Saturday, 28 September 2019

God in the wool-gathering.

I love that phrase- 'wool-gathering'; idling in one's mind, gathering up bits of stray wool from the barbed wire or hedge at the edge of a field, without any aim in mind; and so by extension idling, thinking nothing in particular, as one is engaged in some other activity, such as peeling vegetables.

I wonder if it was thus for the Virgin Mary when the Angel Gabriel announced to her that she was to be the mother of God's son? Was she ironing? Well, I doubt that; the pressing of clothes with an iron being of more recent vintage, surely? But maybe sweeping the floor, kneading dough- a task of that sort,  which by its regularity and given that a woman's lot was hard, and would keep her occupied from morn till night, but maybe allowed time for thought, idle or more constructive.

Medieval pictures often show Mary reading, and maybe she was when Gabriel came, but that speaks of luxury- a book!; and a good education- she reads! We frankly don't know. But maybe it was while she was daydreaming, wool-gathering, that the angel came to her.

If so, it speaks of the blessedness that can be ours in what is often regarded as wasted time, or at least regarded as a break between meaningful activities. Maybe let God into your daydreams; he might surprise you, and turn a daydream into a hope, wool-gathering into something gathered up where it was unravelled before. 

Tuesday, 24 September 2019

Cobbling stuff together

When my father died, I took a lot of the wood he had gathered over the years, and have been using it in various low-level projects since then. This week has seen a further venture take shape; a screen or frame, which will go in the garden- I hesitate to use the word 'adorn';- and which I hope will enable climbers such as sweet peas to thrive as they scramble up it.

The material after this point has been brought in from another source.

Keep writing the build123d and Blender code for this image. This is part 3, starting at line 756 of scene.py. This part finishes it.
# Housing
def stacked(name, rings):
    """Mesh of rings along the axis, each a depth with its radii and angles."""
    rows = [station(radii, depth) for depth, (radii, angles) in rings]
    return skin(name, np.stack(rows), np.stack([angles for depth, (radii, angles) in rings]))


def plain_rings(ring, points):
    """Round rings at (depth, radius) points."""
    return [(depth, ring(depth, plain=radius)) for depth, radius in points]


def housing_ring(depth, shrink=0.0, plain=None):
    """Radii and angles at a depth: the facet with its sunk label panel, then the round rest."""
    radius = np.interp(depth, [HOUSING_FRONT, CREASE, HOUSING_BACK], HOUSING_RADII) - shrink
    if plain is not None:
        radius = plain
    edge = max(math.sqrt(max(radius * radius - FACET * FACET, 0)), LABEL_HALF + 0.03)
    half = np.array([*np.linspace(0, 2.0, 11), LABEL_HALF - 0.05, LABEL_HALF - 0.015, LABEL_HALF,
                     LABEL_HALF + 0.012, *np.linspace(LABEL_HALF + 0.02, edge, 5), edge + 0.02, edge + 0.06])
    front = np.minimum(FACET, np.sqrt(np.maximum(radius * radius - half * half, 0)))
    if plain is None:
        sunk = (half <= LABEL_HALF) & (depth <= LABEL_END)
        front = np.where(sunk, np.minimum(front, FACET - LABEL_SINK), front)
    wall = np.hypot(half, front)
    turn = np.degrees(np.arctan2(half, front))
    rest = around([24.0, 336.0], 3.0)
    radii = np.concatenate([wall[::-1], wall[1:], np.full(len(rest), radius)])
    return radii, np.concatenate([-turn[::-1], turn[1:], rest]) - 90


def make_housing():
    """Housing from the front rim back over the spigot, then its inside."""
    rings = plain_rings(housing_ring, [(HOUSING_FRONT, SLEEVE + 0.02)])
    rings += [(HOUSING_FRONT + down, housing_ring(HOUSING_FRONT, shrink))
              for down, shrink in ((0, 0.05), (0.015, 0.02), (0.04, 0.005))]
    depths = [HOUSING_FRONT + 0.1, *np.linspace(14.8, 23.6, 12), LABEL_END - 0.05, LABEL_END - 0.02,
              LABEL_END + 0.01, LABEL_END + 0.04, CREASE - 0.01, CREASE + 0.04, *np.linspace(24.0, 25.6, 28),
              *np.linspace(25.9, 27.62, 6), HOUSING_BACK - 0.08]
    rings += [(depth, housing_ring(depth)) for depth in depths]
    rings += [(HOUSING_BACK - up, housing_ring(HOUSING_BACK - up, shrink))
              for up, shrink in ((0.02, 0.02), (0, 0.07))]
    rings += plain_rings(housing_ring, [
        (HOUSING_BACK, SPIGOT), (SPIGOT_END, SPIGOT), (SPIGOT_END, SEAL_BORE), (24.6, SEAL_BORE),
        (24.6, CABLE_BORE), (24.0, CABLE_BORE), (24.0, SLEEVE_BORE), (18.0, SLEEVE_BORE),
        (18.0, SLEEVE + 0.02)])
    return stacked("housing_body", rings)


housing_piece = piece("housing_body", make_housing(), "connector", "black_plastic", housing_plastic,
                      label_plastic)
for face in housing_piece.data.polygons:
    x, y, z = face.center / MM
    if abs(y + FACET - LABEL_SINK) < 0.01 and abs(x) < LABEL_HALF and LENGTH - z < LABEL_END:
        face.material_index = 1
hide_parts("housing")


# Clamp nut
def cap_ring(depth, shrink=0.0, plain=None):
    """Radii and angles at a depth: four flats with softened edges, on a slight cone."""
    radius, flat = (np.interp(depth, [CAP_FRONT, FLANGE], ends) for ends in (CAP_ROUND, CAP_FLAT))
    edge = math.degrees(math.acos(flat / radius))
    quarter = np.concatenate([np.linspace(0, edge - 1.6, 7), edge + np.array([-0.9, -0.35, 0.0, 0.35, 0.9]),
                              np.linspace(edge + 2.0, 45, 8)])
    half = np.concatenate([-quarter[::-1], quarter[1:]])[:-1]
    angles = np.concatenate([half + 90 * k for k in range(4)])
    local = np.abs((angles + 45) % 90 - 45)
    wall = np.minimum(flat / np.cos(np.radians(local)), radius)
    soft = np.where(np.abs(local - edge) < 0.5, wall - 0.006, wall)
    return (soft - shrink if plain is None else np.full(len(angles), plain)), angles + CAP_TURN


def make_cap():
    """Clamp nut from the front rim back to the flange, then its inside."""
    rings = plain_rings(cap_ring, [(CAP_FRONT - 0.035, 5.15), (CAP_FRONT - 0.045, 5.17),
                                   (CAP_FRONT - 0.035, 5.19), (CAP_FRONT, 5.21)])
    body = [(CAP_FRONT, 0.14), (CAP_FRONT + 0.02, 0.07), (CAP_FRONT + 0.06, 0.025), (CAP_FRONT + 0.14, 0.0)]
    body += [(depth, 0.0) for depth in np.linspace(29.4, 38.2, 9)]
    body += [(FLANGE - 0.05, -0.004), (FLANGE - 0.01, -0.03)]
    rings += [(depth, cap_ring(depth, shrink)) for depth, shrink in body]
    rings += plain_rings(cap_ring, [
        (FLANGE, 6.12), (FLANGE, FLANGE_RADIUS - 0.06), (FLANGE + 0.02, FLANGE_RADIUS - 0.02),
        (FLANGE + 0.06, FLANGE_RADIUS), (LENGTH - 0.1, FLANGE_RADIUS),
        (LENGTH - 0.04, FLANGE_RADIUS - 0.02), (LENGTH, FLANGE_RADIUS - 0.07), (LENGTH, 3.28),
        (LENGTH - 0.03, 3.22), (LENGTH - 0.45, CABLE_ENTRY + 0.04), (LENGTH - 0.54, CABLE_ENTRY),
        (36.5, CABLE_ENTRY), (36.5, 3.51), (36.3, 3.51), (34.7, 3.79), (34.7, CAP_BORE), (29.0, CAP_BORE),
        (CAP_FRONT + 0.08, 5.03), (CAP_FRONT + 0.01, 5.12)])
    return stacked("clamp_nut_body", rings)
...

The garage has echoed to the sound of a saw and a hammer; the frame, inelegant but I hope sturdy and fit for purpose, was made from different bits of wood roughly the same width and depth, but not all quite the same. From a distance no-one will notice this roughness- I hope. The frame may be put in place in the garden this coming week if the weather holds. It will be next summer before it comes into use, however, as sweet peas and maybe a clematis, ramble through it.

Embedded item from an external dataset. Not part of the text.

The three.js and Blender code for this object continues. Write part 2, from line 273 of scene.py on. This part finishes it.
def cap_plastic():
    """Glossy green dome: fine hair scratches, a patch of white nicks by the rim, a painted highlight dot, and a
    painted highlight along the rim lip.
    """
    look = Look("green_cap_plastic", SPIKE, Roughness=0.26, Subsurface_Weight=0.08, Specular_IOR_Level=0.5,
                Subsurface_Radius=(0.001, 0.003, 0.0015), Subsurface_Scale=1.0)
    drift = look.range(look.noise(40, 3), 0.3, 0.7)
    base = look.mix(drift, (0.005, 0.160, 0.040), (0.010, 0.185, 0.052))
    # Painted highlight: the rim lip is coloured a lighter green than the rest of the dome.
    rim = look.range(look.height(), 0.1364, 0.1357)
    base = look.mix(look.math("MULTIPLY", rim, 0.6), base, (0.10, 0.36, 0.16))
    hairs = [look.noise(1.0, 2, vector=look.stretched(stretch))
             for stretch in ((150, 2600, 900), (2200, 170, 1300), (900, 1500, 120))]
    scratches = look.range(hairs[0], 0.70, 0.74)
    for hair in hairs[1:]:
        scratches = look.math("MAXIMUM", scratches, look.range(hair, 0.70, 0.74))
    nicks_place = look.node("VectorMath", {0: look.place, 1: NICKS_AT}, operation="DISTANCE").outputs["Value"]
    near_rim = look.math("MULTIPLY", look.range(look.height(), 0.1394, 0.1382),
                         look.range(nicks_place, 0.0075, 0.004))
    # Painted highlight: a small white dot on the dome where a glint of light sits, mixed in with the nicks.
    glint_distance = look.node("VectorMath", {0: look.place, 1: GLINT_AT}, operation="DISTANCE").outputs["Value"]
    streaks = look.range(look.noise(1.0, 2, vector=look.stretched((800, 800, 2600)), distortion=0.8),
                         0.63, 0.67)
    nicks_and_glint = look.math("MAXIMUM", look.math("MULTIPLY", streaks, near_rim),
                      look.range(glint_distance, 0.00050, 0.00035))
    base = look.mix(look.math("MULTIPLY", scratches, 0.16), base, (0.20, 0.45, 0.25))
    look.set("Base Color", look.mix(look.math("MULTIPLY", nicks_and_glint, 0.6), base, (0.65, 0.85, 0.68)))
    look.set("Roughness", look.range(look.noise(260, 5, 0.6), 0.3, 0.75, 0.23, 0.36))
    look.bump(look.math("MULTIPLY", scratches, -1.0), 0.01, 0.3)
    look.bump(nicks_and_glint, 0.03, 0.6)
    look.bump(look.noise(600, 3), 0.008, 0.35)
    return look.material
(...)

If only life had that consistency and smooth perfection which we all hope for! Instead, I suspect it has a cobbled together feel about it- at least at times- as new stuff has come our way, and we have incorporated it into what is already there. Few of us will have had a 'life-plan' at primary school, and realised it without any hitches, in just the way we envisaged back then.

But it's in this stuff-of-life, stuff-to-hand, that God is found. That is the point of the incarnation, of Jesus becoming flesh, human; that the material of life is important, and can be put to holy use, or at least 'use'. Sawing and hammering as I was, something new emerged; I was engaged in a creative act, and I felt somehow enlarged by this. In creating, after all is said and done, we imitate the Creator and His work. In small, I know. Imperfect, I know. But it is a reflection of a God-like activity.     

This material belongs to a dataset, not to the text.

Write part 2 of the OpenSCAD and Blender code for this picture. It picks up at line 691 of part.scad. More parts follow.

Saturday, 14 September 2019

A change in the air

The air is crisper, sharper, in the mornings now. Summer is over, and there's a definite feel of autumn around. Even if we didn't have the evidence of autumn fruits on the trees, that late riot and burst of colour in the garden and hedgerows, we would know it by the air, by the early fall of darkness. After a week away I meant to water the garden on the evening we arrived back, was distracted for a while, and when I was ready to go out and pick up the watering can, it was already dark.

We read these signs automatically, cut off from as we are- most of us living in towns- from a wider data base which comes from country living, with its myriad clues as to season, aridity, stress, fecundity, weather, and all the rest. No surprise then that the gospels are full of references to the signs all around in the landscape of Jesus' day, and that Jesus himself often refers to farmers, harvest, agricultural labourers, barns and much besides; it was all to hand, and his hearers would readily understand.

But he applied all this to the life of the spirit, for much of the time; the landscape, the weather, the activity of farmers, became a metaphor for the life, the health, of the soul. I wonder how good we are, in our self-sufficient, secular age, at taking the 'temperature' of our spirits? How we gauge 'a change in the air', and whether it presages a storm ahead, or something better? There are seasons of the soul just as much as there are seasons to the earth, and it can all be pretty nuanced; can you detect the shifts that are happening in your spirit, in your relationship with God? What's the forecast?

Saturday, 7 September 2019

Navigating between the rocks.

My thinking recently has been churning over the pitfalls into which some forms of the faith have fallen in recent times.
On one side there is the dreadful spectacle of 'the evangelical right'- a species bred in the United States, but which makes evangelicals of any hue anywhere else in the world run for cover, and disown anything to do with 'evangelicalism'. The potent brew of guns, uncritical endorsement of a narcissistic president, bad theology, a very narrow view of what constitutes 'the gospel of Christ', and a smug embrace of insulation from the demands of a wide justice and peace; all this has me walking wide circles around anything to do with the 'e' word. Wrongly so, in that Christianity is an evangelistic faith- but I would have to define my terms there in a wide way to avoid any taint of 'the evangelical right'.
On another side is the equally corrupt self-serving of the institutional churches, including my own;   these have been found  wanting in recent years, and  have now been rightfully exposed, for covering up of  the abuse of  large swathes of young folk, in an effort to protect their churches''reputations'.
Equally, from another direction, our decreasing familiarity with the radicalism of the gospel has led large sections of our church attenders to believe that if we are nice, if we practice western liberal values, we are living the gospel. That gospel is far more radical than being nice. We have no 'edge', no connection between what we proclaim, and how we live.

Lord save us from these rocks, reefs and whirlpools, and others which dull our understanding, or lead us into the false, the inauthentic. Lead us back to loving you with all our being, and our neighbour as ourselves. Please. And soon.